En béné­fi­ciant du feu vert de la Rus­sie et du silence com­plice de la com­mu­nau­té euro­péenne qui essaie de sau­ver ses inté­rêts éco­no­miques et finan­ciers à court terme, le gou­ver­ne­ment turc mul­ti­plie les attaques, accom­pa­gnées d’assassinats des militant.es et intellectuell.es. L’assassinat de la jour­na­liste fémi­niste Nagi­han Akar­sel, il y a presque un mois, montre que les exilé.es ne sont pas à l’abri, tant les “ser­vices turcs” sont actifs en Europe. L’année 2023 est pré­vi­sible. A l’occasion des échéances élec­to­rales, on ver­ra de nou­velles explo­sions ou des atten­tats orga­ni­sés par les « invi­sibles ». Les enquêtes n’aboutiront jamais, comme le com­plot dont je suis vic­time.
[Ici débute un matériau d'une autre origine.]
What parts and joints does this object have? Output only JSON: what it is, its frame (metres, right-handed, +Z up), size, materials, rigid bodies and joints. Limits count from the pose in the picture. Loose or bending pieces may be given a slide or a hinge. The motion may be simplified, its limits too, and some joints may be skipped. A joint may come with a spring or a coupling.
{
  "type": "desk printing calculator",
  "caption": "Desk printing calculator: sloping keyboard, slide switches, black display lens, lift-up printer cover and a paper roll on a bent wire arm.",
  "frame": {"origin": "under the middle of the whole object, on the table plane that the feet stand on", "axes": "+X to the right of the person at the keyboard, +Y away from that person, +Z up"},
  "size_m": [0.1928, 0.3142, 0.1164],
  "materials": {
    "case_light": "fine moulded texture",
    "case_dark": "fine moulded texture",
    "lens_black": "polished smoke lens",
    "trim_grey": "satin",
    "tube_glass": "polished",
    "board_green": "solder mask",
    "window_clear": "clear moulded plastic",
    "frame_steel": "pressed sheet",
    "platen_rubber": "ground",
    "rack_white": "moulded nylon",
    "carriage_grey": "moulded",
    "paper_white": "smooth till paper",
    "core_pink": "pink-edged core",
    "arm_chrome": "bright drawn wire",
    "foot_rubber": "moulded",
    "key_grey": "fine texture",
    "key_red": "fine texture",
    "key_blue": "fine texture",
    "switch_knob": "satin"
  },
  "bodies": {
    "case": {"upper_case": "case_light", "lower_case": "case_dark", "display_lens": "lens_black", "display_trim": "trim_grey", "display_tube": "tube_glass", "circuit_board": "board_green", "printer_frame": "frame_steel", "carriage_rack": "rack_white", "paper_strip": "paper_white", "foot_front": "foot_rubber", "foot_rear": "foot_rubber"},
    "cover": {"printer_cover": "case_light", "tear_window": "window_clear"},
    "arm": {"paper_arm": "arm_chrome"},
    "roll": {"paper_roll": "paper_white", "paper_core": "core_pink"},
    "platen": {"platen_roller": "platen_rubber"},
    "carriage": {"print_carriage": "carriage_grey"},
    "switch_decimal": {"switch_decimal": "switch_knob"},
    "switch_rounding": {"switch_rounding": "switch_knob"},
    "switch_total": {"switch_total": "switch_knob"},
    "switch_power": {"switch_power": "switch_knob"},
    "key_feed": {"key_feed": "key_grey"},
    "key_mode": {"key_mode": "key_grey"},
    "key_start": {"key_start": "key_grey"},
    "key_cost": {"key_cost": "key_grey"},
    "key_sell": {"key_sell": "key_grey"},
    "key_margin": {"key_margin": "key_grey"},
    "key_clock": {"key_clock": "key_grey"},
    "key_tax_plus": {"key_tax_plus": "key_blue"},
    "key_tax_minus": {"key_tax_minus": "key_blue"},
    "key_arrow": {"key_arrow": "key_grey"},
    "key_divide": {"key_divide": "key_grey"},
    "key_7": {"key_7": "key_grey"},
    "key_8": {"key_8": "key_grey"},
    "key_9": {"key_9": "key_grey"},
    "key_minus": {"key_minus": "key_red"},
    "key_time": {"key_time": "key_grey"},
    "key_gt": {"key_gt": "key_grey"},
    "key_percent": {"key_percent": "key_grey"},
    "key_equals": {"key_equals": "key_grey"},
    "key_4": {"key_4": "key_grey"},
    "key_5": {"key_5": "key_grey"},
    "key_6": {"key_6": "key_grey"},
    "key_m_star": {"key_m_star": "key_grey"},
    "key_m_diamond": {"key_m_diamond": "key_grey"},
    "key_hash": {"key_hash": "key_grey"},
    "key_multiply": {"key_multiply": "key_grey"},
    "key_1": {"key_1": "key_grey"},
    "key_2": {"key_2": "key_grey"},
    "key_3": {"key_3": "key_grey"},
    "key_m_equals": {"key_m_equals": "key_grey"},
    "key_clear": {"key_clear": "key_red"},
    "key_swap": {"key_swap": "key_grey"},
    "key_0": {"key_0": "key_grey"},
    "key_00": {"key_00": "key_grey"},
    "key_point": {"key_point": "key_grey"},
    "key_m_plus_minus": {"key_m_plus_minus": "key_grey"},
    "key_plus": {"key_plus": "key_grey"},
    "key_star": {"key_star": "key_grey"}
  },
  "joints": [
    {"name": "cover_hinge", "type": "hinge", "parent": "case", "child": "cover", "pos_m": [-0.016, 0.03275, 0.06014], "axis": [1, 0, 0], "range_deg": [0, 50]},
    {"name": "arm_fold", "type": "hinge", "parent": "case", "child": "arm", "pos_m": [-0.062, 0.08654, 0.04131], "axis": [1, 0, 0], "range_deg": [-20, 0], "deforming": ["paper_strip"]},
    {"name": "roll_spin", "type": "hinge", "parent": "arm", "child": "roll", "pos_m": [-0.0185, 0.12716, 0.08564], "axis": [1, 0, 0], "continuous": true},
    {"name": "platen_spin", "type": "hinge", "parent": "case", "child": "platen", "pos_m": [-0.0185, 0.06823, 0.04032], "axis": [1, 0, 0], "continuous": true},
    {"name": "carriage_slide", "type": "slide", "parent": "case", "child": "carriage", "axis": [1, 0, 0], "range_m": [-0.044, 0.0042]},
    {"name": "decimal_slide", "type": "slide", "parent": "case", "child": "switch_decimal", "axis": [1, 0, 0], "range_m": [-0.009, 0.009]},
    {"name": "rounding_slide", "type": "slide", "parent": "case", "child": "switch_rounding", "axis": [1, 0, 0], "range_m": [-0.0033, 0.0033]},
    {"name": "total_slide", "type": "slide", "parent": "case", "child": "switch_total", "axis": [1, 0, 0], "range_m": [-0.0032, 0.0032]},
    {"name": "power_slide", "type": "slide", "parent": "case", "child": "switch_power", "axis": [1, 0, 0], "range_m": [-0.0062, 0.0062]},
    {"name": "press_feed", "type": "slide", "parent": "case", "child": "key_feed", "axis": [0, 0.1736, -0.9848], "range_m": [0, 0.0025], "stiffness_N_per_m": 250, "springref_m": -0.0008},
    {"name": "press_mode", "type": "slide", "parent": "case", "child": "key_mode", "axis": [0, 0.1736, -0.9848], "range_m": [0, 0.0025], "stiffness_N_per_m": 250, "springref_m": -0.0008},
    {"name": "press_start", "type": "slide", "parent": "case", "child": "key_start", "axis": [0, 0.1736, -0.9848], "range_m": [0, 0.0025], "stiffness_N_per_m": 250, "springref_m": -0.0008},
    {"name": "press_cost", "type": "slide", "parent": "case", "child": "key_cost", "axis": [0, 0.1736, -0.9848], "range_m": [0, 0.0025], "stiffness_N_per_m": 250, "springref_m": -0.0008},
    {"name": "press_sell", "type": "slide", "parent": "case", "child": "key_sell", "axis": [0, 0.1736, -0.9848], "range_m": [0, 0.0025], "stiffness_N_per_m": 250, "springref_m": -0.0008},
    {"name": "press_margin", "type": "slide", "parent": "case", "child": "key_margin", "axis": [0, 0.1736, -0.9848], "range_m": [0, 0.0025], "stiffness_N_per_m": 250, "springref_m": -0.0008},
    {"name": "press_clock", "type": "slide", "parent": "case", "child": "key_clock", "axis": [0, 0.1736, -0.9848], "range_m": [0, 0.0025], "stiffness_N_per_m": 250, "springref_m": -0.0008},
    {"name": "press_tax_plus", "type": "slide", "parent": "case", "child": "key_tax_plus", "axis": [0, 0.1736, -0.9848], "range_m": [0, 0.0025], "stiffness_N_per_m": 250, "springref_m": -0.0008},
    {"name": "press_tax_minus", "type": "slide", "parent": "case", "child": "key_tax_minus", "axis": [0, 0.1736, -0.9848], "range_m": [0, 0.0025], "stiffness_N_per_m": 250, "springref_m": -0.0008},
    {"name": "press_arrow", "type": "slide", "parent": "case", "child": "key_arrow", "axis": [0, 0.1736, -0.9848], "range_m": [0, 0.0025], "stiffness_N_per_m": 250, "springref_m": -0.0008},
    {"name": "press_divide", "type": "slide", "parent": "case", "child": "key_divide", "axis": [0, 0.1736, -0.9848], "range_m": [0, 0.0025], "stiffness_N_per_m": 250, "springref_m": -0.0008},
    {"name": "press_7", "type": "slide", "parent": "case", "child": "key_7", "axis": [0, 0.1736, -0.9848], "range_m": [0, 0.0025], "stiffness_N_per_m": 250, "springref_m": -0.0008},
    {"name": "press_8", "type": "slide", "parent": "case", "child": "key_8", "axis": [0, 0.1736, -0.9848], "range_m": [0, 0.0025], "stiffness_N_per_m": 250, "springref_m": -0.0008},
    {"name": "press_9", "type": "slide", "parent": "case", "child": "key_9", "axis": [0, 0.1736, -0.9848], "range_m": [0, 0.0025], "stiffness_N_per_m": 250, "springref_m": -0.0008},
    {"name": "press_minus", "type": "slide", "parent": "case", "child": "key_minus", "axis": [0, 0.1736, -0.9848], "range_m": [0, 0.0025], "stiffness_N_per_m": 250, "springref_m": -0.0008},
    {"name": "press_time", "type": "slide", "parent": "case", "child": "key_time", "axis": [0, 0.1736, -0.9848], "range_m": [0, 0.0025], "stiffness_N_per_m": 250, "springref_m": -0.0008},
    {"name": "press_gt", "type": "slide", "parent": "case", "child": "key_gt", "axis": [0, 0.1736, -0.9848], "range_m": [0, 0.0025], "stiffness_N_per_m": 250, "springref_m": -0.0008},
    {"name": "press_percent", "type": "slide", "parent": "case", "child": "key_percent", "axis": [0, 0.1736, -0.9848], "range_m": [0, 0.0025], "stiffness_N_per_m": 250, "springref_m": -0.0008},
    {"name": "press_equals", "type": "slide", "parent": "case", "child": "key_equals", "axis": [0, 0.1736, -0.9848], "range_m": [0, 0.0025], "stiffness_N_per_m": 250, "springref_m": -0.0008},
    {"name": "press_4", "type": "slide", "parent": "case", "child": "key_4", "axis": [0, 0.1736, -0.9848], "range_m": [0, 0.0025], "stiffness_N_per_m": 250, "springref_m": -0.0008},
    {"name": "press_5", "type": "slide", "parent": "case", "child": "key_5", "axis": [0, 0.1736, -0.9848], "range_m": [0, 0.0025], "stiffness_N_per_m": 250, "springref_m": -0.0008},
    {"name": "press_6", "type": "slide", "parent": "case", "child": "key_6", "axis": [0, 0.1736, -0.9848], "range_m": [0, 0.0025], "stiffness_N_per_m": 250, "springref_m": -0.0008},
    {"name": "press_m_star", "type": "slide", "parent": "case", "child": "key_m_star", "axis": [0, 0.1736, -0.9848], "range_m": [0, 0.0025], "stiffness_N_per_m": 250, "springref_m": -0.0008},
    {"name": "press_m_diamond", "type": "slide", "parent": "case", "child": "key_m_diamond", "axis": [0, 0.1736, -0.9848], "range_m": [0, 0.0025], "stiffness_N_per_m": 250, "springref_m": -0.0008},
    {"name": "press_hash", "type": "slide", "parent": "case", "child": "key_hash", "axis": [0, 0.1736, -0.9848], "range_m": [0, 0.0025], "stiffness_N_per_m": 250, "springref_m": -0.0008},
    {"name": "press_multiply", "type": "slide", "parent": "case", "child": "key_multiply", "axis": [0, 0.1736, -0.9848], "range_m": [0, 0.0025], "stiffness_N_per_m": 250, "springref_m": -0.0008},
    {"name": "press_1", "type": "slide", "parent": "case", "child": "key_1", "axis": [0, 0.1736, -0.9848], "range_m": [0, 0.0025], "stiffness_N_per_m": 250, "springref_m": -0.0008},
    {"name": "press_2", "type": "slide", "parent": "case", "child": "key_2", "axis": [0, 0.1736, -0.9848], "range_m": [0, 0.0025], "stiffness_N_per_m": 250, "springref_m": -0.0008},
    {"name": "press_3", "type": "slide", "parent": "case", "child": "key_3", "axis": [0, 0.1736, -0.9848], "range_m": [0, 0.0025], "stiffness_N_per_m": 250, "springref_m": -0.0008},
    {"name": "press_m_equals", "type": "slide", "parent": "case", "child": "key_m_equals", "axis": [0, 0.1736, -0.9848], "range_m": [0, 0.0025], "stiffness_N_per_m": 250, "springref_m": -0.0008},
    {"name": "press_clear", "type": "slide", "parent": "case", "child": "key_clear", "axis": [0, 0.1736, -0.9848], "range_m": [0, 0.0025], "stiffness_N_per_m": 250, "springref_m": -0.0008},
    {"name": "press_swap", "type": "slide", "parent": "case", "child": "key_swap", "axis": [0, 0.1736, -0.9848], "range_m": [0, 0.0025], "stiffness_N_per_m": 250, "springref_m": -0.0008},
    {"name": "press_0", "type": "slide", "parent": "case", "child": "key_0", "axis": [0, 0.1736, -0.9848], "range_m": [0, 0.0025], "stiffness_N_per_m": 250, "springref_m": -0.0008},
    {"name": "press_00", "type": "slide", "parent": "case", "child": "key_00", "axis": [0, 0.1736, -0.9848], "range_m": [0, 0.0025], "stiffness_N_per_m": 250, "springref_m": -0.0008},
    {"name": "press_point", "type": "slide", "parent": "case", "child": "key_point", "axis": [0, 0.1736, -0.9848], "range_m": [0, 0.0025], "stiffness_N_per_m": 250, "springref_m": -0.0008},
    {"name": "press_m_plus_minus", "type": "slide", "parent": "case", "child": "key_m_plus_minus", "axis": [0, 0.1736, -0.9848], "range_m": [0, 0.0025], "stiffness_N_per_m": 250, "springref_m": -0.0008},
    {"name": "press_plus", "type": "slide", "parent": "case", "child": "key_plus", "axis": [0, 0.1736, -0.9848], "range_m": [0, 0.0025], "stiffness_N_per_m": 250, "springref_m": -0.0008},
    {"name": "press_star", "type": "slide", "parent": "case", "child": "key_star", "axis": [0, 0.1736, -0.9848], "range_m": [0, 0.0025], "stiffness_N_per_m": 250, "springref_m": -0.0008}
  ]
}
On célé­bre­ra cette année le cen­te­naire de la Répu­blique de Tur­quie, en glo­ri­fiant le natio­na­lisme kéma­liste. Même si les mou­ve­ments sociaux dans ce pays sont des plantes qui poussent dans le béton, l’écart entre leurs res­sources et ceux du pou­voir est cruel.

Tant que les pays occi­den­taux ne pren­dront pas une posi­tion claire contre ces crimes, la Tur­quie ne sor­ti­ra pas du tun­nel d’horreur dans lequel elle est enfer­mée.

La France et l’Europe doivent bri­ser le silence.